Rabbi Aharon Lichtenstein
Rabbi Aharon Lichtenstein

Rabbi Aharon Lichtenstein, a leader of the national religious movement in Israel and a prominent Modern Orthodox scholar, died May 20.

A head of the Har Etzion Yeshiva in the West Bank’s Gush Etzion bloc, Lichtenstein was 81.

The rabbi, who received a doctorate in English literature from Harvard University, was awarded the Israel Prize for Jewish Literature in 2014 for his scholarly works.

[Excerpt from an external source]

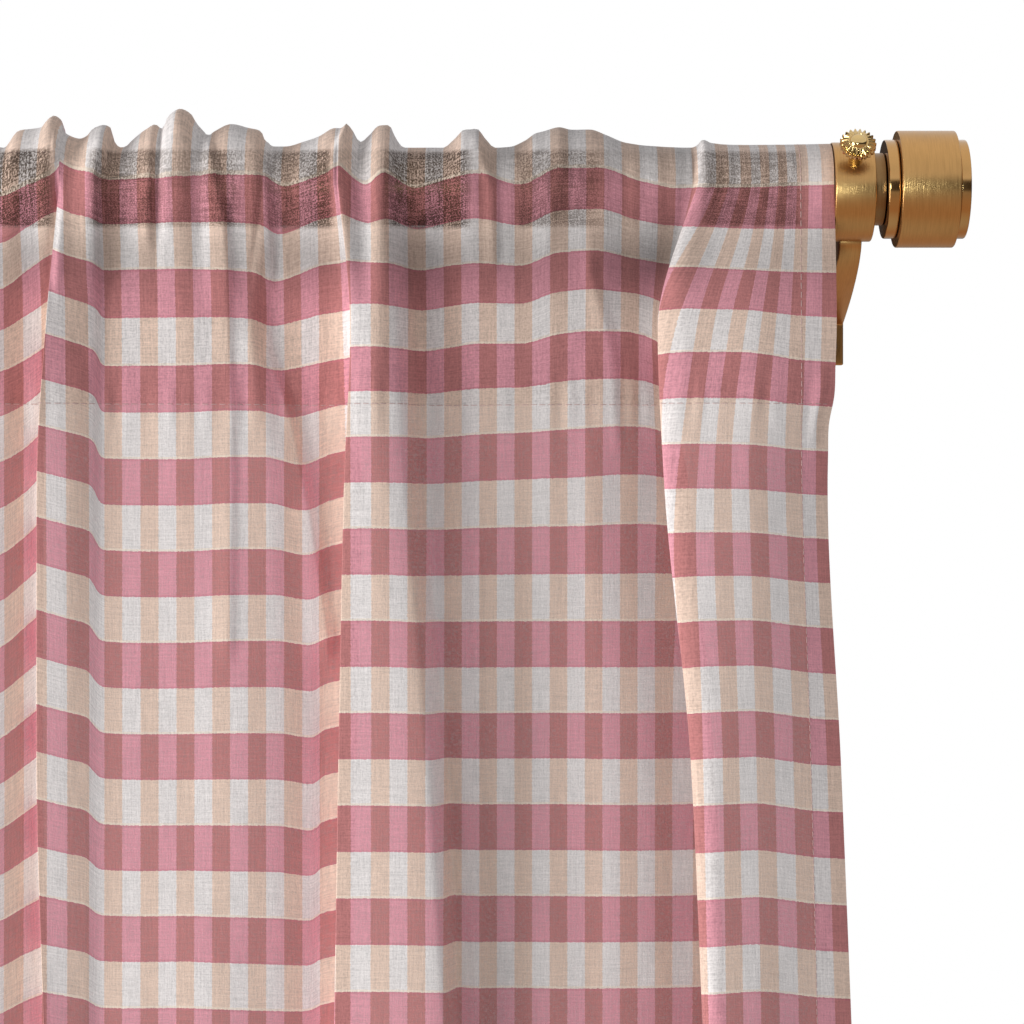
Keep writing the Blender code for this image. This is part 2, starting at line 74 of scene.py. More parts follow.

“It’s a tremendous loss to the Jewish world,” said Rabbi Sam Klibanoff of Congregation Etz Chaim in Livingston. “His death leaves a void that will not be easy to replace — not with someone of his intellect and influence — albeit in his quiet and modest way.” 

Although Klibanoff did not study with Lichtenstein, he had the opportunity to meet him at a number of conferences and said, “He was a gentle, warm person.”

Lichtenstein, who was well known for his talmudic methodology, also had “an unbelievable literary style,” said Klibanoff. “There’s no way you could read anything he wrote without the use of a dictionary.” 

Lichtenstein was the head of Yeshiva University in New York when he was asked to head the fledgling Har Etzion Yeshiva jointly with the late Rabbi Yehuda Amital. He made aliya in 1971. Lichtenstein’s son, Mosheh, currently serves as one of the yeshiva’s heads.

Lichtenstein was ordained in 1959 in Boston by the prominent American Modern Orthodox leader Rabbi Joseph Soloveitchik and became his son-in-law a year later. He had fled his native France with his family in 1940, settling in the United States.

The former chief rabbi of Britain, Jonathan Sacks, called Lichtenstein “a man of giant intellect, equally at home in the literature of the sages and of the world, a master talmudist, a profound exponent of Jewish thought, a deep and subtle thinker who loved English literature and whose spiritual horizons were vast.”

“No less impressive was his stature as a human being, caring and sensitive in all his relationships, one who honored his fellows even when he disagreed with them, a living role model of Jewish ethics at its best.”